Mars for the average person

The SpaceX CEO says he has finally worked out how to do it, and told the BBC he would reveal further details later this year or early in 2013.
 
Musk is one of Nasa’s new commercial partners, building systems to take cargo and crew to the space station.
 
He has developed his own rocket and a capsule for the purpose.
 
The Falcon 9 launcher and the Dragon vessel are expected to give the first full demonstration of their capabilities next month on an unmanned sortie to the orbiting outpost.
 
Elon Musk describes his Mars vision in Scott’s Legacy, a BBC Radio 4 programme presented by Kevin Fong.
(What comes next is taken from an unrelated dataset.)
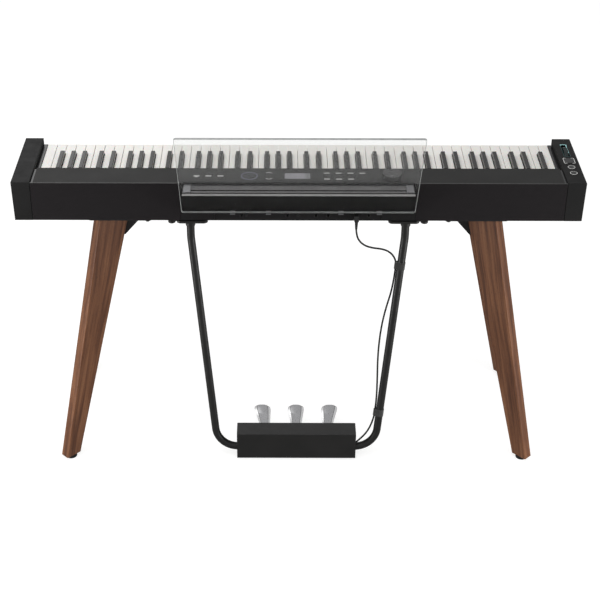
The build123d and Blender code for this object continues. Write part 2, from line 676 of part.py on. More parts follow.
def tube_brackets():
    """Plates under the case with a welded collar round the top of each tube and a tab for the thumb bolt."""
    collar = TUBE_R + 0.2
    foot = CASE_FLOOR - TUBE_PLATE_T
    with BuildPart() as brackets:
        for side in (-1, 1):
            slab(side * (TUBE_X - 41.5), side * (TUBE_X + 32), 1, 34, foot, CASE_FLOOR)
        fillet(brackets.edges().filter_by(Axis.Z), 10)
        for side in (-1, 1):
            slab(side * (TUBE_X + 22), side * (BOLT_X + 8), 7, 28, CASE_FLOOR - BOLT_TAB_T, CASE_FLOOR)
            barrel(collar + 1.8, side * TUBE_X, 14, foot - 10, foot)
            barrel(collar, side * TUBE_X, 14, foot - 11, CASE_FLOOR - 8, Mode.SUBTRACT)
    return brackets.part


def thumb_bolts():
    """Round-headed thumb bolts that clamp the tube plates to the case."""
    head_top = CASE_FLOOR - BOLT_TAB_T
    with BuildPart() as bolts:
        for side in (-1, 1):
            barrel(BOLT_HEAD_R, side * BOLT_X, 14, head_top - BOLT_HEAD_H, head_top)
        fillet(top_edges(bolts.part, head_top - BOLT_HEAD_H), 1.5)
    return bolts.part


BOX_PROFILE = ((BOX_REAR, BOX_FLOOR), (BOX_REAR, BOX_TOP), (-36.0, BOX_TOP), (-20.0, 34.0), (-20.0, BOX_FLOOR))
BOX_WALL = 2.0
PEDAL_XS = (-PEDAL_PITCH, 0.0, PEDAL_PITCH)


def pedal_case():
    """Sheet-steel housing of the pedals, open underneath, slotted at the front."""
    wall = BOX_WALL
    inside = [(BOX_REAR + wall, BOX_FLOOR - 1), (BOX_REAR + wall, BOX_TOP - wall),
              (-36 - wall, BOX_TOP - wall), (-20 - wall - 0.4, 34), (-20 - wall - 0.4, BOX_FLOOR - 1)]
    with BuildPart() as housing:
        rail(BOX_PROFILE, -BOX_HALF, BOX_HALF)
        fillet(housing.edges().filter_by(Axis.X).group_by(Axis.Z)[-1], 1.5)
        rail(inside, -BOX_HALF + wall, BOX_HALF - wall, Mode.SUBTRACT)
        for x in PEDAL_XS:
            slab(x - 14, x + 14, -50, -15, 32, 60, Mode.SUBTRACT)
        for side in (-1, 1):
            pin(TUBE_R + 0.2, side * BOX_HALF - 4, side * BOX_HALF + 4, -66, 27, Mode.SUBTRACT)
        pin(CABLE_R + 0.3, -BOX_HALF - 4, -BOX_HALF + 4, -74, 44, Mode.SUBTRACT)
    return housing.part


def pedal_base():
    """Base plate of the pedal box with the bearing cheeks of the pedal shaft and four feet."""
    inset, height = PEDAL_PIVOT
    half = BOX_HALF - BOX_WALL - 0.3
    with BuildPart() as base:
        slab(-half, half, BOX_REAR + BOX_WALL + 0.3, -22.8, BOX_FLOOR, BOX_FLOOR + 3)
        for x in PEDAL_XS:
            for side in (-1, 1):
                slab(x + side * 13, x + side * 16, inset - 8, inset + 8, BOX_FLOOR + 3, height + 7)
        for x in PEDAL_XS:
            pin(SHAFT_R + 0.05, x - 17, x + 17, inset, height, Mode.SUBTRACT)
        for x in (-BOX_HALF + 20, BOX_HALF - 20):
            for foot in (BOX_REAR + 14, -34):
                barrel(9, x, foot, 0, BOX_FLOOR)
    return base.part


def pedal_shaft():
    """Round shaft that all three pedals turn on."""
    inset, height = PEDAL_PIVOT
    with BuildPart() as shaft:
        pin(SHAFT_R, -PEDAL_PITCH - 20, PEDAL_PITCH + 20, inset, height)
    return shaft.part


PEDAL_PLAN = ((-70.0, 9.0), (-20.0, 9.5), (20.0, 15.0), (60.0, 20.0), (76.0, 16.0))
PEDAL_TIP = 83.0
PEDAL_FLARE = 14.0      # how far the tip of an outer pedal swings outwards


def pedal(x, flare):
    """Cast pedal that widens towards the player; flare is how far its tip swings outwards."""
    inset, height = PEDAL_PIVOT
    rear, front = PEDAL_PLAN[0][0], PEDAL_TIP
    def centre(at):
        return x + flare * max(0.0, at - inset) / (front - inset)
    left = [(centre(at) - half, REAR - at) for at, half in PEDAL_PLAN]
    right = [(centre(at) + half, REAR - at) for at, half in PEDAL_PLAN]
    over = [(rear - 4, 5.5), (-40, 6.5), (0, 9.0), (45, 9.0), (front + 1, 2.5)]
    under = [(front + 1, -2.5), (45, 3.5), (0, 3.5), (-40, 0.0), (-54, -1.5)]
    heel = [under[-1], (-58, -6), (rear - 4, -6), over[0]]
    with BuildPart() as lever:
        with BuildSketch(Plane.XY.offset(height - 10)):
            with BuildLine():
                Spline(*left)
                ThreePointArc(left[-1], (centre(front), REAR - front), right[-1])
                Spline(*right[::-1])
                Line(right[0], left[0])
            make_face()
        extrude(amount=25)
        with BuildSketch(Plane.YZ.offset(x - 60), mode=Mode.PRIVATE) as outline:
            with BuildLine():
                Spline(*[(REAR - at, height + z) for at, z in over])
                Line((REAR - over[-1][0], height + over[-1][1]), (REAR - under[0][0], height + under[0][1]))
                Spline(*[(REAR - at, height + z) for at, z in under])
                Polyline(*[(REAR - at, height + z) for at, z in heel])
            make_face()
        extrude(outline.sketch, amount=120, mode=Mode.INTERSECT)
        pin(SHAFT_R + 0.05, x - 30, x + 30, inset, height, Mode.SUBTRACT)
    return lever.part


# ---------------------------------------------------------------- pedal cable
# Route of the cable as (distance towards the bass end, inset, height)
CABLE_ROUTE = (
    (137, -9, 624), (138.5, -9, 606), (147, -8, 589), (161, -6, 577), (179, -4, 570.5), (200, -1, 566.5),
    (216.5, 2, 558.5), (228.5, 4, 546), (236.3, 5, 528), (234.9, 2.2, 507), (231.8, -2, 479), (226.5, -6.5, 447),
    (216, -11.5, 408), (207, -18, 364), (201.8, -25, 315), (199.8, -32, 268), (200.4, -39, 220),
    (200.3, -46, 172), (197.8, -51, 134), (194.6, -55.5, 110), (187.5, -60.5, 89), (178, -65.5, 71.5),
    (165, -70, 57), (149.5, -74, 44),
)
STRAP_Z = (518.0, 124.0)
STRAP_T = 1.2


def cable_radii(points):
    """Bend radius at each inner point: 0.45 of the shorter run over the tangent of half the turn."""
    radii = []
    for before, here, after in zip(points, points[1:], points[2:]):
        turn = (here - before).get_angle(after - here)
        run = min((here - before).length, (after - here).length)
        radii.append(0.45 * run / tan(radians(turn) / 2))
    return radii


def pedal_cable():
    """Cable from the jack strip, strapped to the bass-side tube, into the pedal box."""
    points = [Vector(-x, REAR - inset, z) for x, inset, z in CABLE_ROUTE]
    radii = cable_radii(points)
    with BuildPart() as cable:
        with BuildLine() as route:
            FilletPolyline(*points, radius=radii)
        start = route.wire() @ 0
        with BuildSketch(Plane(origin=start, z_dir=route.wire() % 0)):
            Circle(CABLE_R)
        sweep(path=route.wire())
    length = route.wire().length
    section = pi * CABLE_R ** 2
    print("cable length", round(length, 1), "volume", round(cable.part.volume), "section x length",
          round(section * length))
    print("cable radii", [round(radius, 1) for radius in radii])
    return cable.part


def cable_plug():
    """Angled plug in the pedal socket, with its strain relief pointing down."""
    with BuildPart() as plug:
        plug_hole(PEDAL_JACK_R - 0.1, PEDAL_JACK_X, -2, 12, JACK_Z)
        slab(PEDAL_JACK_X - 5.5, PEDAL_JACK_X + 5.5, -15, 0.8, JACK_Z - 9, JACK_Z + 6)
        fillet(plug.edges().filter_by(Axis.Y), 2)
        with Locations((PEDAL_JACK_X, REAR + 9, (JACK_Z - 9 + 624) / 2)):
            Cone(CABLE_R + 0.4, 4.2, JACK_Z - 9 - 624)
    return plug.part


def cable_straps():
    """Two straps that hold the cable against the inner side of the tube."""
    top, foot = [Vector(-x, REAR - inset, z) for x, inset, z in TUBE_ROUTE[1:3]]
    axis = (foot - top).normalized()
    reach = TUBE_R + CABLE_R + 0.15
    with BuildPart() as straps:
        for z in STRAP_Z:
            centre = top + axis * ((top.Z - z) / -axis.Z)
            with BuildSketch(Plane(origin=centre, x_dir=(1, 0, 0.1), z_dir=axis)):
                Circle(TUBE_R + STRAP_T)
                with Locations((reach, 0)):
                    Circle(CABLE_R + 0.6 + STRAP_T)
                make_hull()
                Circle(TUBE_R + 0.1, mode=Mode.SUBTRACT)
                with Locations((reach, 0)):
                    Circle(CABLE_R + 0.7, mode=Mode.SUBTRACT)
            extrude(amount=9, both=True)
    return straps.part


# ---------------------------------------------------------------- write every piece
MIDDLE_OCTAVE = range(60, 72)


def write_case():
    save(bottom_case(), "bottom_case")
    save(end_block(-1), "end_block_bass")
    save(end_block(1), "end_block_treble")
    save(cheek_blocks(), "cheek_blocks")
    save(top_frame(), "top_frame")
    save(control_panel(), "control_panel")
    save(display_window(), "display_window")
    save(speaker_fabric(-1), "speaker_fabric_bass")
    save(speaker_fabric(1), "speaker_fabric_treble")
    save(rear_panel(), "rear_panel")
    save(jack_panel(), "jack_panel")
    save(jack_sockets(), "jack_sockets")
    save(speaker_drivers(), "speaker_drivers")
    save(main_board(), "main_board")
    save(key_chassis(), "key_chassis")
    save(volume_knob(), "volume_knob")
    save(pitch_wheel(), "pitch_wheel")
    save(wheel_axle(), "wheel_axle")
    save(square_button(), "square_button")
    save(round_button(ROUND_INSETS[0]), "round_button_front")
    save(round_button(ROUND_INSETS[1]), "round_button_rear")
    save(rest_holder(), "rest_holder")
    save(rest_brackets(), "rest_brackets")
    save(music_rest(), "music_rest")


def write_keys():
    for note in MIDDLE_OCTAVE:
        piece = black_key(note) if is_black(note) else white_key(note)
        save(piece, f"key_{NOTE_NAMES[note % 12]}4")
    bass = range(LOWEST_NOTE, MIDDLE_OCTAVE.start)
    treble = range(MIDDLE_OCTAVE.stop, HIGHEST_NOTE + 1)
    for name, notes in (("bass", bass), ("treble", treble)):
        save(key_group([note for note in notes if not is_black(note)]), f"white_keys_{name}")
        save(key_group([note for note in notes if is_black(note)]), f"black_keys_{name}")


def write_stand():
    for side, side_name in ((-1, "bass"), (1, "treble")):
        for end, end_name in ((-1, "front"), (1, "rear")):
            save(leg(side, end), f"leg_{end_name}_{side_name}")
    save(leg_glides(), "leg_glides")
    save(leg_brackets(), "leg_brackets")
    save(leg_bolts(), "leg_bolts")
    save(pedal_tube(-1), "pedal_tube_bass")
    save(pedal_tube(1), "pedal_tube_treble")
    save(tube_brackets(), "tube_brackets")
    save(thumb_bolts(), "thumb_bolts")


def write_pedals():
    save(pedal_case(), "pedal_case")
    save(pedal_base(), "pedal_base")
    save(pedal_shaft(), "pedal_shaft")
    save(pedal(-PEDAL_PITCH, -PEDAL_FLARE), "pedal_left")
    save(pedal(0, 0), "pedal_middle")
    save(pedal(PEDAL_PITCH, PEDAL_FLARE), "pedal_right")
    save(pedal_cable(), "pedal_cable")
    save(cable_plug(), "cable_plug")
    save(cable_straps(), "cable_straps")


write_case()
write_keys()
write_stand()
write_pedals()
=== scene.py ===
"""Looks, lights and camera for the digital piano on its stand. Everything is in metres."""
import bpy
import bmesh
import json
from math import cos, pi, radians, sin
from mathutils import Euler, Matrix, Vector


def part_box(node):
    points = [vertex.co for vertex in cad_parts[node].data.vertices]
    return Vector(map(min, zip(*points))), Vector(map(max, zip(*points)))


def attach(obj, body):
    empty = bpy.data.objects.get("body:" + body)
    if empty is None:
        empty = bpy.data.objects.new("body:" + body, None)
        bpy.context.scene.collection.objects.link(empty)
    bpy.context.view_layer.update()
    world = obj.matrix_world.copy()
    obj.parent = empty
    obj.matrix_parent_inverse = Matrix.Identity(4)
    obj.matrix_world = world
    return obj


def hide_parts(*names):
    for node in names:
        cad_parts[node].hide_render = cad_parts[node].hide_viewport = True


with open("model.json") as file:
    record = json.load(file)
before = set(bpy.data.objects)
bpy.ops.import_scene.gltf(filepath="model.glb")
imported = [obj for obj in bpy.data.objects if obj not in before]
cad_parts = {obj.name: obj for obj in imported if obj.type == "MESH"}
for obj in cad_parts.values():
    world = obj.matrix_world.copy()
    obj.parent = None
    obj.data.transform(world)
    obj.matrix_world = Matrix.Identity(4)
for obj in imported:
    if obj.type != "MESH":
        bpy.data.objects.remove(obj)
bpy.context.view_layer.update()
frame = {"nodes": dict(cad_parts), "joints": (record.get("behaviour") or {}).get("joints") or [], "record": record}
nodes = frame["nodes"]
scene = bpy.context.scene

# ---------------------------------------------------------------- places taken from the frame
BLOCK_LOW, BLOCK_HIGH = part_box("end_block_bass")
REAR = BLOCK_HIGH.y         # rear face of the case
TOP = BLOCK_HIGH.z          # top of the end blocks
MIDDLE_Y = (BLOCK_LOW.y + BLOCK_HIGH.y) / 2
PANEL_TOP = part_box("control_panel")[1].z
JOINTS = {joint["name"]: joint for joint in frame["joints"]}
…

The programme examines the future of exploration.
 
It can be heard on iPlayer but you can also listen to Kevin’s extended interview with the SpaceX chief on this page.
 
In the discussion, the California entrepreneur says key technology breakthroughs are dramatically lowering the cost of space access to the point where a mission to the Red Planet will very soon become a realistic financial prospect.
 
"My vision is for a fully reusable rocket transport system between Earth and Mars that is able to re-fuel on Mars – this is very important – so you don’t have to carry the return fuel when you go there," he said.
 
"The whole system [must be] reusable – nothing is thrown away. That’s very important because then you’re just down to the cost of the propellant.
 
"We will probably unveil the overall strategy later this year in a little more detail, but I’m quite confident that it could work and that ultimately we could offer a round trip to Mars that the average person could afford – let’s say the average person after they’ve made some savings."
 
The entrepreneur described this as about half a million dollars. He conceded the figure was unlikely to be the opening price – rather, the cost of a ticket on a mature system that had been operating for about a decade. Nonetheless, Musk thought such an offering could be introduced in 10 years at best, and 15 at worst.
 
"Land on Mars, a round-trip ticket – half a million dollars. It can be done," he asserts.
 
Leaving aside how one might define the wealth of an "average person", this is quite a claim.
 
To put it in some context – Nasa itself is commissioning its own rocket and capsule system from more established aerospace companies that the agency expects eventually to use on Mars missions.
 
Few elements of this multi-billion-dollar system will be re-useable and its maiden manned flight – probably a loop around the Moon – may not occur until the early 2020s. A Nasa-led manned mission to the Red Planet is unlikely to happen until the 2030s, and that could be optimistic.